Last week, a cease fire between the Colombian government and the National Liberation Army (ELN), a communist guerrilla army, came to an end, and the rebels went straight to work attacking the county’s oil infrastructure.
#Atención | Por atentandos al oleoducto #CañoLimónCoveñas, le pedimos a las comunidades de las vereda La Cañaguata en Cubará (Boyacá), y La Granada y Miramar en Saravena (Arauca), no acercarse al sitio de los incidentes. pic.twitter.com/olgWeuapVK
— Ecopetrol (@ECOPETROL_SA) January 10, 2018
Colombia’s ELN rebels attacked oil installations and Colombia’s military on Wednesday.
“The government was always willing to extend the ceasefire. Inexplicably, the ELN refused,” said Santos in a televised address. “Under the circumstances I have ordered the return of our chief negotiator to evaluate the future of talks.”
Peace talks were scheduled to start on Wednesday in Ecuador.

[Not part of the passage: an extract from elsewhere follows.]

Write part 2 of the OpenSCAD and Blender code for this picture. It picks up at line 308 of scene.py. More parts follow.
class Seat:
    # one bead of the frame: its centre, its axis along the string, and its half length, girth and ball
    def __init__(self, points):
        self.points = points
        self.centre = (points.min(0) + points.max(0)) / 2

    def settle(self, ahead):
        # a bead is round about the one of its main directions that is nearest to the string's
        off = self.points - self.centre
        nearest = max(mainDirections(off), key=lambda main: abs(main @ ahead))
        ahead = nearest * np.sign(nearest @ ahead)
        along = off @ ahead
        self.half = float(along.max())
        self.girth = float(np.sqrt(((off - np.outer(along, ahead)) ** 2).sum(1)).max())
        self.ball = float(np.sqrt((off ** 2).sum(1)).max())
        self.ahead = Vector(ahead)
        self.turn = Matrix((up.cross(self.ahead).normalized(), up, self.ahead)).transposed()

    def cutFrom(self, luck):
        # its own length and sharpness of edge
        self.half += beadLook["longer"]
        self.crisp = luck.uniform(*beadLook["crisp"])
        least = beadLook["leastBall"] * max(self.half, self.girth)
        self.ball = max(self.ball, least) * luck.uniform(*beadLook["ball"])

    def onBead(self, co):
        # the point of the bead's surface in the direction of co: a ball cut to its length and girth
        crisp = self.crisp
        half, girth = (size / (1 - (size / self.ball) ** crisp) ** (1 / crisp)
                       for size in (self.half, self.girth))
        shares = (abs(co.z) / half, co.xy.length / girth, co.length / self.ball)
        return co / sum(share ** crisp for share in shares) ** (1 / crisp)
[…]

Three ELN bomb attacks targeted the Cano Limon oil pipeline, which takes crude oil from the Cano Limon oil field to the port of Covenas. According to the government, the attacks have forced the suspension of pumping for the second most significant pipeline in the country.
The ELN also attacked a naval base in Arauca with grenades, injuring two soldiers. The state company Ecopetrol also reported an attack on a facility in a rural area in Casanare.

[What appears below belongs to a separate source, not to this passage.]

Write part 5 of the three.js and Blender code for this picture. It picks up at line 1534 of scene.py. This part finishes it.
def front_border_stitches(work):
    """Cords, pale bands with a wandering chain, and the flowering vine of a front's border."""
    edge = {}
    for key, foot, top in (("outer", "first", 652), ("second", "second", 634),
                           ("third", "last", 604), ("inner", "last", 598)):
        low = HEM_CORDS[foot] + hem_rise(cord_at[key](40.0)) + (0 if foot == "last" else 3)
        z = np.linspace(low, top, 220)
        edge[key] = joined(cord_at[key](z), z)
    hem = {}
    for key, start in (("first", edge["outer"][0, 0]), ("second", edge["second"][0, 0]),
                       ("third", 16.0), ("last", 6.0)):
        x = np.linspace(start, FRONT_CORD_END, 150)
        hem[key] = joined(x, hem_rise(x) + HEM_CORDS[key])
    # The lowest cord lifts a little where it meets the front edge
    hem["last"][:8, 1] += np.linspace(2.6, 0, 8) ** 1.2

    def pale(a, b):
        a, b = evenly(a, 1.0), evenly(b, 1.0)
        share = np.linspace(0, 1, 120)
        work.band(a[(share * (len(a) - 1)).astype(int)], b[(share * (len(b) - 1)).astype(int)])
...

Since then, the ELN has kept up the pressure on the country’s oil infrastructure. Over the weekend, the ELN conducted a kidnapping raid on the provincial offices of an oil company, and have conducted continuing attacks on pipelines. Consequently, Colombian oil production is down over 20% relative to this time last year.

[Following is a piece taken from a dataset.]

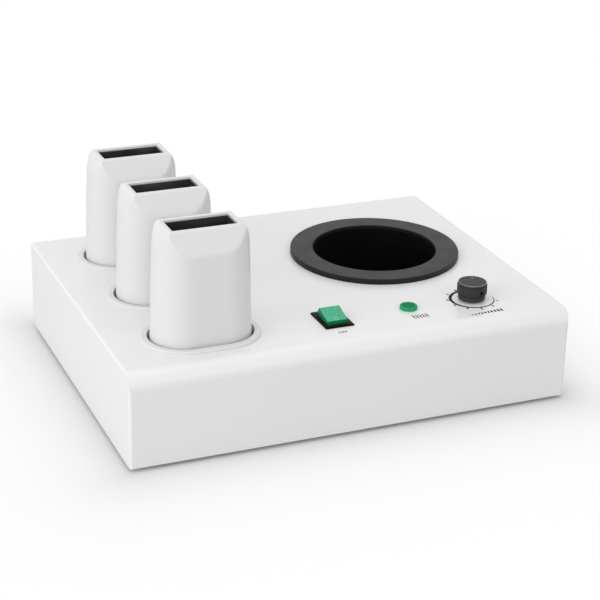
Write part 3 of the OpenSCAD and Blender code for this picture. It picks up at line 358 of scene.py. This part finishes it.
class ShellForm:
    """One roll-on heater's shell, in millimetres about the middle of its node."""

    # How much each side draws in from the bottom to the top
    DRAFT = 2.8
    # Half the crown's length and thickness at the top
    CROWN = (28.75, 15.0)
    # How far below the top the crown's faces and its round ends begin, and how the ends fade below that
    FACE_DROP = 16.5
    END_DROP = 26.0
    END_FADE = 0.35
    # Widths of the creases: the faces', and the ends' at the top and at their beginning
    FACE_BLEND = 1.0
    END_BLEND = (0.7, 3.6)
    WALL = 2.2
    # Half the length and thickness of the shell's opening, which holds the slot's liner
    SLOT = (25.35, 11.1)
    # Rounding of the top's outer edge and of the opening's edge, and the angles of their steps
    EDGE = 0.8
    EDGE_TURNS = (18, 36, 54, 72, 90)
    LIP = 0.4
    LIP_TURNS = (0, 30, 60, 90)
    # Rays in a quarter turn and along half the straight stretch, steps of each search, rings inside
    FAN_RAYS = 41
    STRAIGHT_RAYS = 8
    HALVINGS = 40
    INNER_RINGS = 40
    # The outer rings' three runs: where they begin and end below the top, and how many rings they have.
    # The first run begins FOOT above the bottom and the last ends at the top's rounding
    FOOT = 1
    PLAIN_END = 46
    BENDING = (44, 21)
    CREASED_START = 20
    RUN_RINGS = (10, 22, 36)
    # The least part of a ray's direction that is divided by
    TINY = 1e-9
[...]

Colombia has been in a state of violence nearly continuously since 1948. What started as a civil war between left and right wing paramilitaries, morphed into guerrilla war waged by the government, and then into a drug war. The recent shift to resources reflects changes in Columbia’s economy; the country’s negligible fossil fuel exports in the mid 1980s have grown to around half of their exports.
Both the government and the rebels are attacking each other’s access to natural resources. Colombia’s infamous cocaine industry is now small potatoes, with gold mining bringing in 3 times ($2.4 bn) as much for criminals and rebels.
The ELN has said that it will not extend the truce unless it is under new terms. The truce is the first ever, and began in October.
“We’re seeking a response from the government to see if it’s interested in finding a way out of this incident. If there’s a positive response, the ELN delegation will remain in Quito,” said Pablo Beltran, chief ELN negotiator in Quito, Ecuador, where the talks were scheduled to begin.
The situation, which has failed to be resolved through violence, may be resolved politically. May will mark the first elections since 2014, and voters will have an opportunity to weigh in on the peace process.